CONEXPO-CON/AGG 365: What happens when the plan runs its course?

Poulin: Remember, this money isn’t tax free. When the plan ends as the business owner retires, the money gets rolled into an IRA, and at that point it’s subject to those rules and requirements for distributions.

Bottom line, this money will eventually be taxed, ideally at a lower rate when the participants are retired. In the meantime it’s simply growing tax deferred.

CONEXPO-CON/AGG 365: What size company does this type of plan make the most sense for?

Poulin: Companies with 100 employees or less now represent 94% of all cash balance pension plans, and nearly 59% of all cash balance plans are sponsored by employers with fewer than 10 employees.

At a glance: Benefits of cash balance pension plans to business owners

  • Not all participants are equal – plans can be designed to maximize benefits to owners, while minimizing contributions to other employees. Since contributions are age-based, older business owners may be able to contribute as much as $261,000 annually and reap upwards of 90% of the benefits of the plan.
  • Income tax reduction strategies – contributions to retirement plans reduce your taxable income dollar for dollar.
  • Asset protection – all qualified pension plans are protected under the Employee Retirement Income Security Act of 1974 (ERISA). The ability to accumulate large sums makes these plans particularly attractive to doctors, lawyers, and entrepreneurs.
  • Eliminate the potential of an underfunded pension liability – regulatory revisions allow the plan’s ICR to equal the plan’s actual rate of return, thereby eliminating a plan’s ability to be underfunded due to market declines.

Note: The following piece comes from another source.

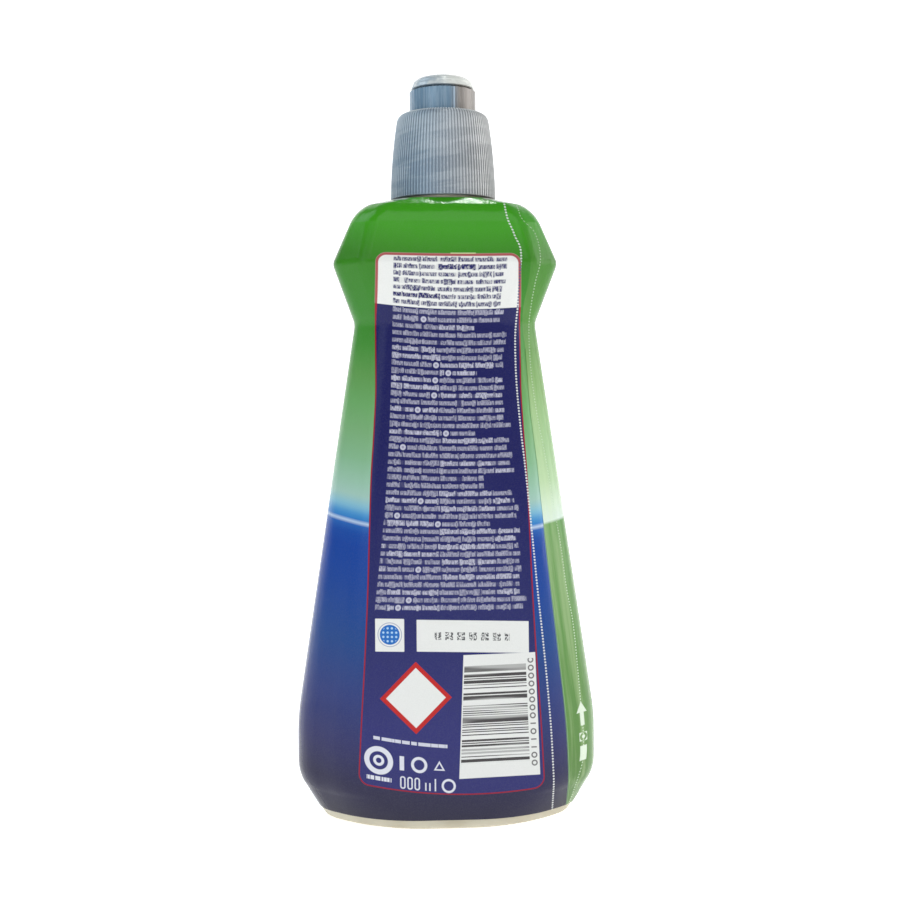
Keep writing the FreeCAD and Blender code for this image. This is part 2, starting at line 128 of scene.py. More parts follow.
class Finish:
    """A material whose colour, gloss and relief are worked out from the place on the piece."""

    def __init__(self, name, roughness=0.3, **sockets):
        self.material = bpy.data.materials.new(name)
        self.material.use_nodes = True
        self.tree = self.material.node_tree
        self.shader = self.tree.nodes["Principled BSDF"]
        self.shader.inputs["Roughness"].default_value = roughness
        for socket, value in sockets.items():
            self.shader.inputs[socket.replace("_", " ")].default_value = value
        place = self.tree.nodes.new("ShaderNodeTexCoord")
        in_mm = self.node("ShaderNodeVectorMath", operation="SCALE")
        self.tree.links.new(place.outputs["Object"], in_mm.inputs[0])
        in_mm.inputs["Scale"].default_value = 1 / MM
        split = self.tree.nodes.new("ShaderNodeSeparateXYZ")
        self.tree.links.new(in_mm.outputs[0], split.inputs[0])
        self.x, self.y, self.z = (Field(self, socket) for socket in split.outputs)

    def node(self, kind, **settings):
        made = self.tree.nodes.new(kind)
        for setting, value in settings.items():
            setattr(made, setting, value)
        return made

    def feed(self, socket, value):
        if isinstance(value, Field):
            value = value.socket
        if isinstance(value, bpy.types.NodeSocket):
            self.tree.links.new(value, socket)
        else:
            socket.default_value = value

    def maths(self, operation, first, second=0.0, third=0.0):
        node = self.node("ShaderNodeMath", operation=operation)
        for socket, value in zip(node.inputs, (first, second, third)):
            self.feed(socket, value)
        return Field(self, node.outputs[0])

    def step(self, value, low, high):
        """0 up to low, 1 from high on, and smooth between them. High may be below low."""
        node = self.node("ShaderNodeMapRange", interpolation_type="SMOOTHSTEP")
        for socket, number in zip(node.inputs[:5], (value, low, high, 0.0, 1.0)):
            self.feed(socket, number)
        return Field(self, node.outputs[0])

    def cover(self, distance, soft=0.08):
        """1 where a distance is below zero, and 0 past it."""
        return self.step(distance, soft, -soft)

    def curve(self, value, points, reach=PRINT_REACH, full=CURVE_FULL):
        """A smooth line through (value, result) points; values run to reach, results to full."""
        node = self.node("ShaderNodeFloatCurve")
        line = node.mapping.curves[0].points
        while len(line) < len(points):
            line.new(0.5, 0.5)
        for dot, (at, result) in zip(line, points):
            dot.location = (at / reach, result / full)
            dot.handle_type = "AUTO_CLAMPED"
        node.mapping.update()
        self.feed(node.inputs["Value"], value * (1 / reach))
        return Field(self, node.outputs[0]) * full

    def noise(self, across, along=0.0, up=0.0, detail=2.0, roughness=0.5):
        spot = self.node("ShaderNodeCombineXYZ")
        for socket, value in zip(spot.inputs, (across, along, up)):
            self.feed(socket, value)
        node = self.node("ShaderNodeTexNoise")
        self.feed(node.inputs["Vector"], spot.outputs[0])
        node.inputs["Scale"].default_value = 1.0
        node.inputs["Detail"].default_value = detail
        node.inputs["Roughness"].default_value = roughness
        return Field(self, node.outputs[0])

    def grain(self, across, along, up, **settings):
        """Noise with so many waves in a millimetre, along each axis of the piece."""
        return self.noise(self.x * across, self.y * along, self.z * up, **settings)

    def chance(self, first, second=0.0):
        """An even random number for each pair of whole numbers."""
        spot = self.node("ShaderNodeCombineXYZ")
        self.feed(spot.inputs[0], first)
        self.feed(spot.inputs[1], second)
        node = self.node("ShaderNodeTexWhiteNoise", noise_dimensions="2D")
        self.feed(node.inputs["Vector"], spot.outputs[0])
        return Field(self, node.outputs[0])

    def ramp(self, value, stops, reach=PRINT_REACH):
        """A colour for each height, blended between stops."""
        node = self.node("ShaderNodeValToRGB")
        line = node.color_ramp.elements
        while len(line) < len(stops):
            line.new(0.5)
        for stop, (at, colour) in zip(line, stops):
            stop.position = at / reach
            stop.color = colour
        self.feed(node.inputs["Fac"], value * (1 / reach))
        return node.outputs["Color"]

    def paint(self, under, over, amount, blend="MIX"):
        node = self.node("ShaderNodeMix", data_type="RGBA", blend_type=blend)
        self.feed(node.inputs[0], amount)
        self.feed(node.inputs[6], under)
        self.feed(node.inputs[7], over)
        return node.outputs[2]

    def colour(self, colour):
        self.feed(self.shader.inputs["Base Color"], colour)

    def roughness(self, value):
        self.feed(self.shader.inputs["Roughness"], value)

    def relief(self, height, depth):
        """Raise the surface by a height from 0 to 1, where 1 is a depth in millimetres."""
        node = self.node("ShaderNodeBump")
        node.inputs["Distance"].default_value = depth * MM
        self.feed(node.inputs["Height"], height)
        self.tree.links.new(node.outputs[0], self.shader.inputs["Normal"])

    def box(self, x, z, left, right, foot, top, corner=0.0):
        """Distance to an upright rectangle with rounded corners, below zero inside it."""
        half_width = (right - left) * 0.5
        half_height = (top - foot) * 0.5
        out_x = (x - (right + left) * 0.5).size() - (half_width - corner)
        out_z = (z - (top + foot) * 0.5).size() - (half_height - corner)
        past_x = out_x.most(0.0)
        past_z = out_z.most(0.0)
        past = (past_x * past_x + past_z * past_z).root()
        return past + out_x.most(out_z).least(0.0) - corner

    def disc(self, x, z, middle, radius):
        """Distance to a round spot, below zero inside it."""
        out_x = x - middle[0]
        out_z = z - middle[1]
        return (out_x * out_x + out_z * out_z).root() - radius

    def diamond(self, x, z, middle, reach):
        """Distance to a square that stands on its corner, below zero inside it."""
        out = (x - middle[0]).size() + (z - middle[1]).size()
        return (out - reach) * math.sqrt(0.5)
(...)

The plan’s assets must be adequately diversified.
  • Federal guarantee – as with all pension plans, cash balance plans can be guaranteed by the Pension Benefit Guaranty Corporation for a nominal fee.
  • Portability and value – IRS regulation allows for a maximum accumulation of $2.5 million. After a three-year vesting period, account values can be rolled over to an Individual Retirement Account (IRA) or a lifetime annuity can be purchased.